Copy every line in which the string "joints" occurs.

━━━━━ SUPPLIED MATERIAL ━━━━━

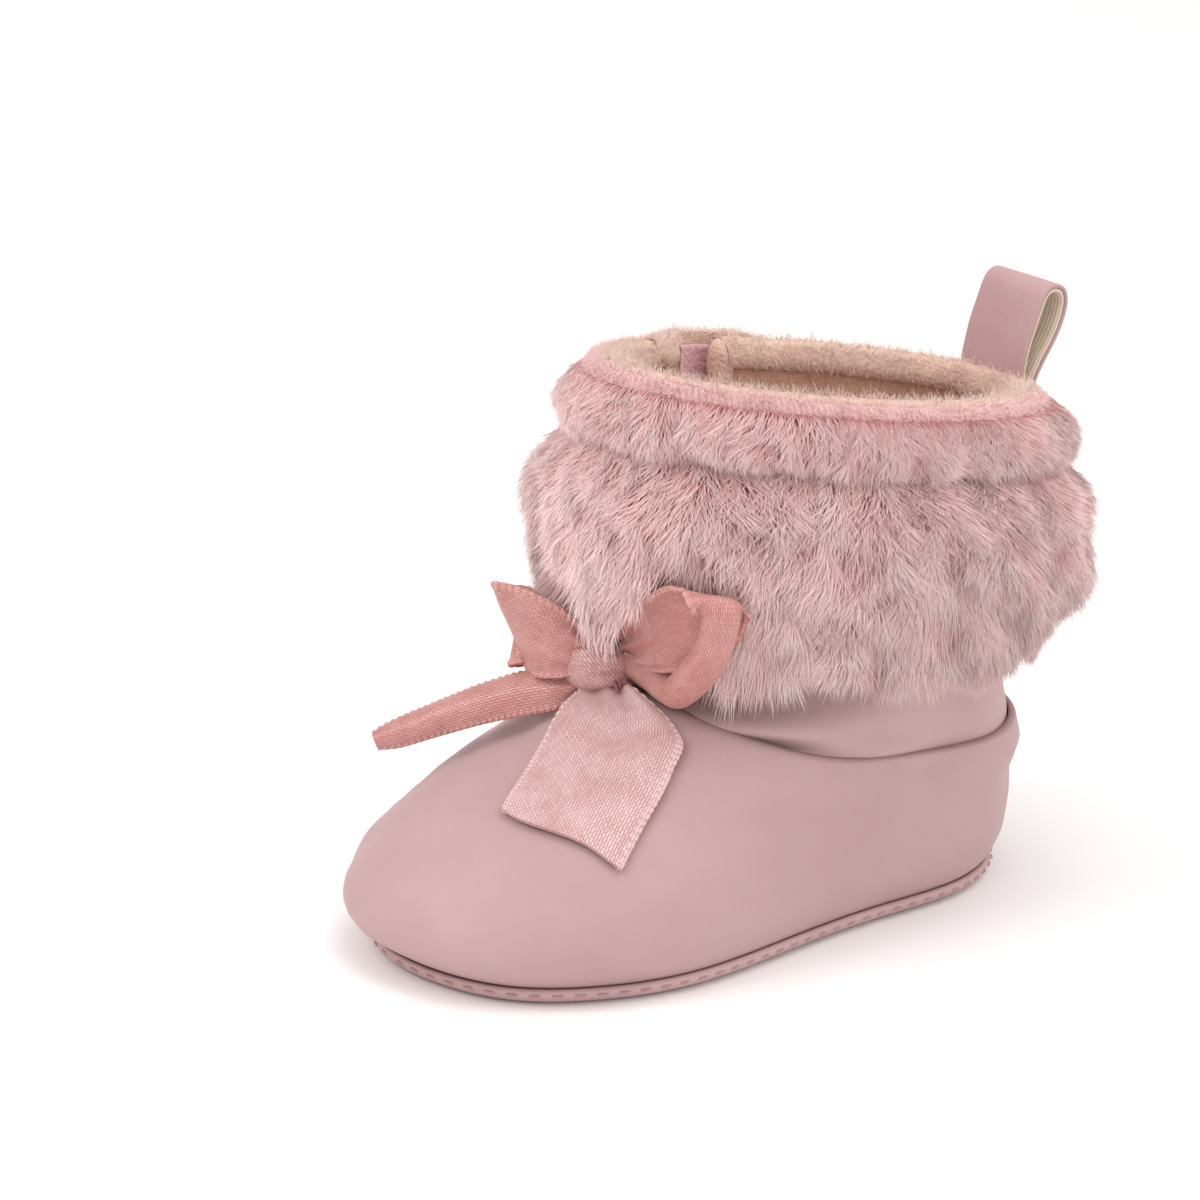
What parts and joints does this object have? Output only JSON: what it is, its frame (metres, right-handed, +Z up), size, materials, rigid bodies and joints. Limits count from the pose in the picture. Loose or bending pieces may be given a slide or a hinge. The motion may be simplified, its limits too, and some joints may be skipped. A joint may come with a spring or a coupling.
{
  "type": "baby bootie",
  "caption": "Soft-soled baby bootie in dusty-pink faux leather with a deep faux-fur cuff, side flap closure, heel pull tab and satin ribbon bow.",
  "frame": {"origin": "on the ground under the middle of the sole's length", "axes": "+Y from toe to heel, +Z up, +X towards the medial side (inner side) of this right-foot bootie; the side flap is on -X"},
  "size_m": [0.0721, 0.1366, 0.102],
  "materials": {
    "leather_pink": "matte, fine grain",
    "faux_fur": "long soft pile, clumped",
    "lining_knit": "brushed knit",
    "foam_white": "foam sheet",
    "closure_tape": "hook and loop tape",
    "tab_tape_cream": "woven cotton tape",
    "satin_ribbon": "satin weave, sheen along the fold",
    "thread_rose": "twisted thread",
    "thread_beige": "twisted thread"
  },
  "bodies": {
    "boot": {"outsole": "leather_pink", "sole_foam": "foam_white", "footbed": "lining_knit", "foot_upper": "leather_pink", "lateral_quarter": "leather_pink", "foot_lining": "lining_knit", "shaft_panel": "leather_pink", "shaft_lining": "lining_knit", "rim_facing": "lining_knit", "loop_tape": "closure_tape", "fur_cuff": "faux_fur", "fur_rim_roll": "faux_fur", "pull_tab_root": "leather_pink", "bow_knot": "satin_ribbon", "bow_tack_thread": "thread_rose", "sole_stitches": "thread_rose", "quarter_seam_stitches": "thread_rose", "heel_seam_stitches": "thread_rose", "topline_stitches": "thread_rose", "cuff_groove_stitches": "thread_rose", "facing_stitches": "thread_beige"},
    "flap": {"flap_panel": "leather_pink", "flap_lining": "lining_knit", "flap_facing": "lining_knit", "hook_tape": "closure_tape", "flap_fur_cuff": "faux_fur", "flap_fur_roll": "faux_fur"},
    "pull_tab": {"pull_tab_strap": "leather_pink", "pull_tab_tape": "tab_tape_cream"},
    "loop_right": {"bow_loop_right": "satin_ribbon"},
    "loop_left": {"bow_loop_left": "satin_ribbon"},
    "tail_front": {"bow_tail_front": "satin_ribbon"},
    "tail_left": {"bow_tail_left": "satin_ribbon"}
  },
  "joints": [
    {"name": "flap_hinge", "type": "hinge", "parent": "boot", "child": "flap", "pos_m": [-0.02211, 0, 0.062], "axis": [0, 0, 1], "range_deg": [0, 60]},
    {"name": "pull_tab_tilt", "type": "hinge", "parent": "boot", "child": "pull_tab", "pos_m": [0, 0.0624, 0.0834], "axis": [1, 0, 0], "range_deg": [-30, 40], "stiffness_Nm_per_rad": 0.004},
    {"name": "bow_loop_right_flex", "type": "hinge", "parent": "boot", "child": "loop_right", "pos_m": [0.0088, -0.0222, 0.0486], "axis": [0.5024, 0.2992, -0.8112], "range_deg": [0, 25], "stiffness_Nm_per_rad": 0.002},
    {"name": "bow_loop_left_flex", "type": "hinge", "parent": "boot", "child": "loop_left", "pos_m": [-0.0064, -0.023, 0.0484], "axis": [0.3987, -0.1039, 0.9112], "range_deg": [0, 15], "stiffness_Nm_per_rad": 0.002},
    {"name": "bow_tail_front_lift", "type": "hinge", "parent": "boot", "child": "tail_front", "pos_m": [0.0042, -0.025, 0.041], "axis": [-0.7318, -0.6789, -0.0602], "range_deg": [0, 50], "stiffness_Nm_per_rad": 0.001},
    {"name": "bow_tail_left_lift", "type": "hinge", "parent": "boot", "child": "tail_left", "pos_m": [-0.0042, -0.0254, 0.0432], "axis": [-0.7673, 0.6367, -0.0772], "range_deg": [-6, 25], "stiffness_Nm_per_rad": 0.001}
  ]
}
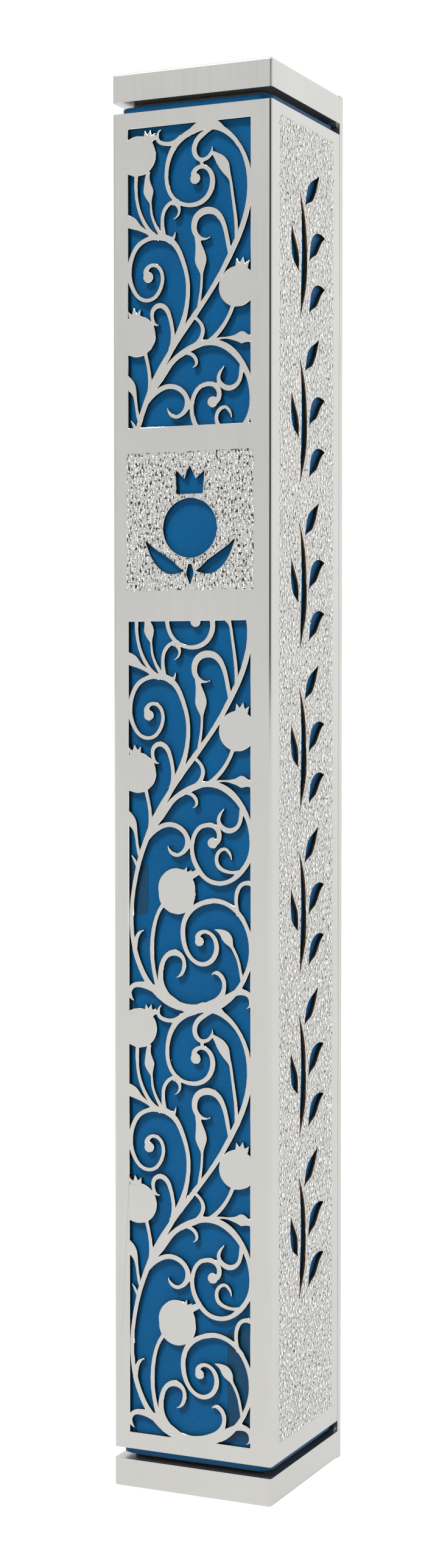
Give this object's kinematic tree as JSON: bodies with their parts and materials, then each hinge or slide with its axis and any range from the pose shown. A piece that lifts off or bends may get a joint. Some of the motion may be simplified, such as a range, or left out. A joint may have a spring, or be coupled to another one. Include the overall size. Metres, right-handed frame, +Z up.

━━━━━

• _WRITTEN SOLUTION_
What parts and joints does this object have? Output only JSON: what it is, its frame (metres, right-handed, +Z up), size, materials, rigid bodies and joints. Limits count from the pose in the picture. Loose or bending pieces may be given a slide or a hinge. The motion may be simplified, its limits too, and some joints may be skipped. A joint may come with a spring or a coupling.
  "joints": [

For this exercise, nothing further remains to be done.